Monday

Reflections: The Discomfort Zone


In the interest of full disclosure, I should mention that I am not a connoisseur of memoirs. As a person who holds privacy dear, I contemplate with a kind of fascinated horror those who think their subjectivity is sufficiently important to put on display for all mankind and posterity. Of the billions of people on the planet, I wonder what makes one believe in his or her own absolute uniqueness. That personal quirk aside, I have to say that I really enjoyed reading Jonathan Franzen's The Discomfort Zone: A Personal History. Partially, I believe, because Franzen's relationship to his own experience is so detached and intellectualized. He, too, seems to wonder why he should put himself at center stage, and therefore constantly deflects attention from his own experience to highlight some other event, person, or object. This book of personal essays creates a space for disquisitions on the true character of Charles Schulz, on bird watching, and on the intersection of sensitivity training and Christianity in America in the 1970s. 


Franzen's is the life of the urban elite. He has reached a level of recognizable success. He has a nice apartment in the Upper East Side; enough money to donate to favorite causes to assuage his liberal guilt; a conflicted and constant engagement with his mid-west, middle class roots; an ironic distance from the luxuries that money can buy. Now he processes the actions and accidents that brought him to this point. 


Through his reflections, we discover him to be:
-a man coming to terms with his mother's death and the guilt he feels for only really understanding her separately from her smothering love in the last year of her life. 
-a born-again bird watcher, having newly discovered the hobby to be one of the rare activities that can temporarily stymy his goal-oriented personality and shift his mental rhythms from the analytical to the appreciative. 
-someone who was formed by and deeply appreciative of the undergraduate education he received in German literature.
-A late bloomer with occasional regressions to adolescent reactions to women.
-A sometimes resentful, sometimes grateful, product of the women's liberation movement. 


But really, Franzen is beside the point, and that is what renders this group of essays so powerful.  He is simply and admittedly a representative of the many intelligent and fortunate people of his generation who went out into the whacky world of  late twentieth-century America and found a place in it. 

4 comments:

SFP said...

I picked this up last week, my last book purchase of the year, for a mere $2. Your review makes me think I ought to get around to it sooner rather than later.

Anonymous said...

You seem to be interested in a lot of what I am interested in Mille Feuille. I have this next to my bed now - partially read. I picked in up while travelling and was enjoying it but put it aside for other things when I returned and haven't got back to it. Must do so - writers writing about themselves are often interesting even if you don't always get what you want. (If you are interested you could look at my post on Haruki Murakami's memoir-of-sorts)

Mille Feuille said...

Whispering Gums (A great nom de plume, by the way),
Thanks for leading me over to your Murakami piece. I've never read any of his novels; the descriptions never seem compelling to someone as suspicious of experimental fiction as myself (I say while dutifully reading The Man Without Qualities). It seems to me of a piece with his reputation that he would hold up the hope of learning about one thing (say, his relationship to his own writing) and give something else (a disquisition on his love for running). His early-career self-exile to avoid the light of fame would also suggest that he is not a man comfortable with revealing his inner workings. For all the frustration that the text probably induced, I have some respect for his tendency to undersell his own importance as a literary figure.
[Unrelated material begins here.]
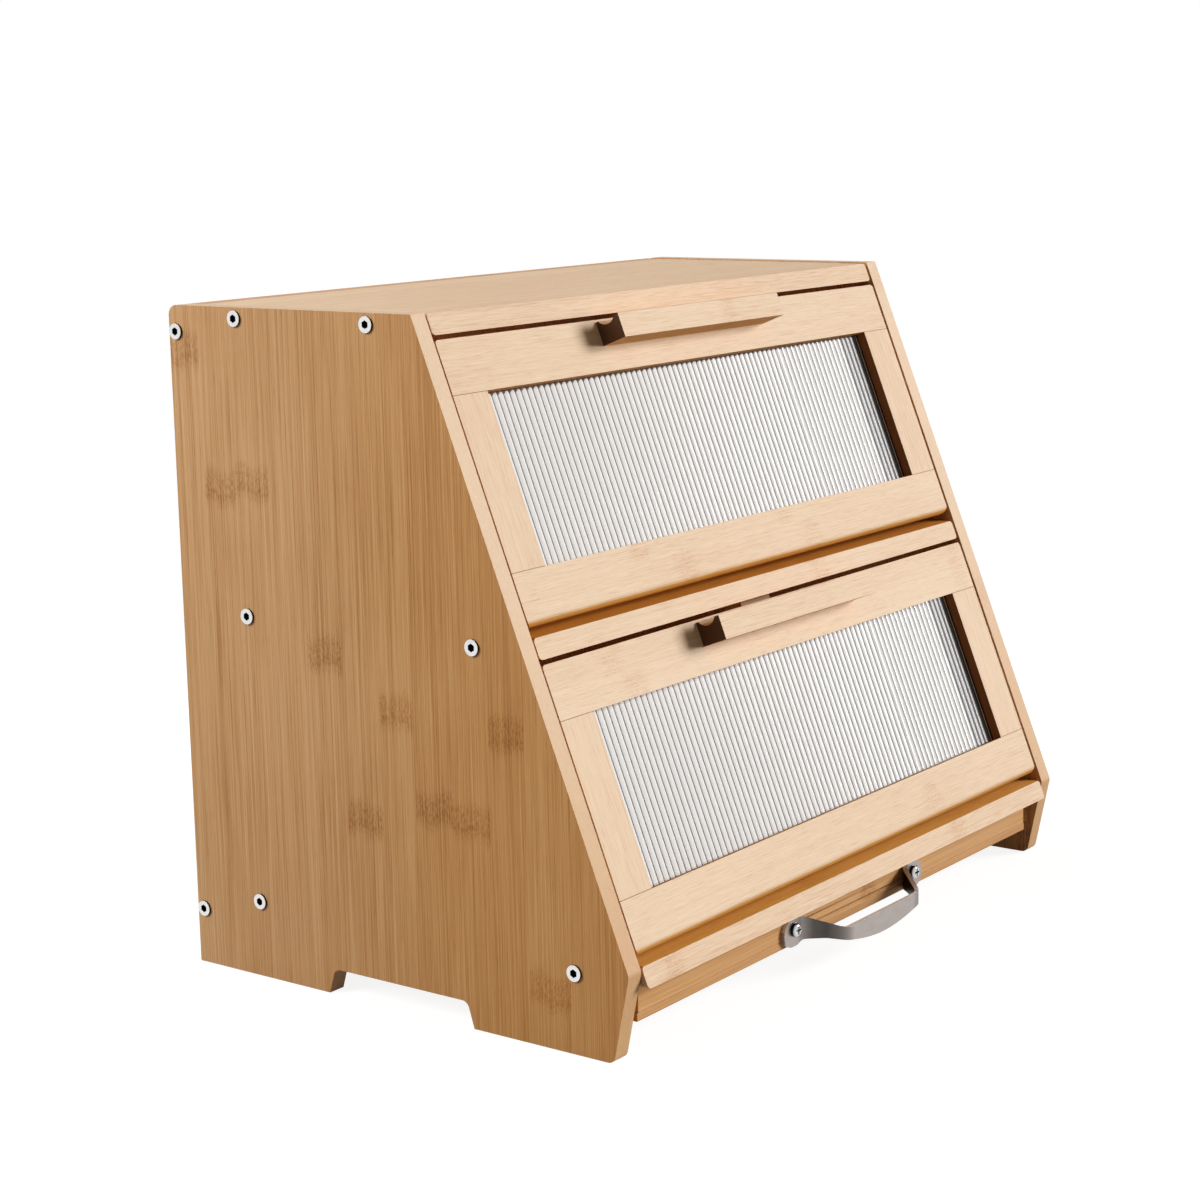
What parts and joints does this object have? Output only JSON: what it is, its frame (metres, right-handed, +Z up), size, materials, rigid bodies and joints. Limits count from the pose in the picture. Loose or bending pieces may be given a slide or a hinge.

Is there one of his novels that you would recommend as a starting point?

Anonymous said...

Sorry for the delayed reply ... there doesn't seem to be a checkbox here so that I can subscribe to comments on your blog and therefore receive notification when comments are added to posts I've commented on?

Anyhow, probably the best Murakami to start with is Norwegian Wood - it's probably more straightforward than some of his others (and I've only read a few). rather than then jumping into the big ones like Wind up bird chronicle (which I haven't read) and Hard boiled wonderland... (which I have) you could then try After dark. It has mixed reception and there is some "weirdness" but I found his evocation of the people and place mesmerising.